Conservative talk radio personality Phil Valentine shared a Wamp run-in on his show. According to Valentine, Wamp refused to shake his hand at the end of a candidate forum that he had moderated.
Then, at a Tax Day tea party rally, Wamp confronted Valentine. On his show, Valentine relayed the following:
“I said, ‘Hey Zach, how ya doing?’ And he said, ‘I just wanted to come over here. I know that you’re the most influential man on the radio in Tennessee, but I wanted to come over here and look you in the eye and tell you to your face that I will be your next governor of Tennessee.’ And I said, ‘Great.’ Man, he’s intense, isn’t he? And then he walked off. And I’m going, ‘OK fine, but it doesn’t change the fact that you voted for the bailout, Zach.’ ”

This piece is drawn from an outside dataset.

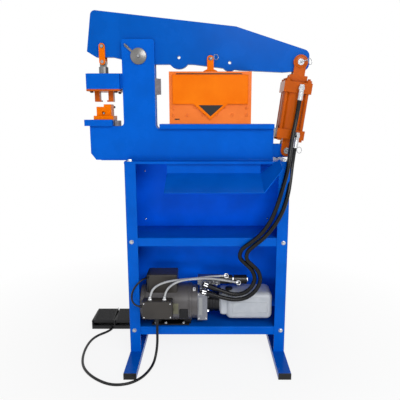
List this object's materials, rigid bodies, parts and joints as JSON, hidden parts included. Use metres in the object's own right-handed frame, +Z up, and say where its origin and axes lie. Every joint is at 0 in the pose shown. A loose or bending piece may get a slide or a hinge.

Just a couple weeks ago, Jim Rogers, CEO of Eastman Chemical, alluded to Wamp’s strange intensity after the congressman spoke to some Eastman employees. “I’m guessing he’s never had a cup of decaf in his life,” Rogers said.
Finally, there are the brash public statements that suggest some level of emotional instability. At a tea party candidate debate earlier this year, Wamp bragged that he slept with a gun next to his head, later describing himself as a “no exceptions, no excuses kind of guy.” He went on to tell the crowd not to “elect some sissy wannabe as your governor.”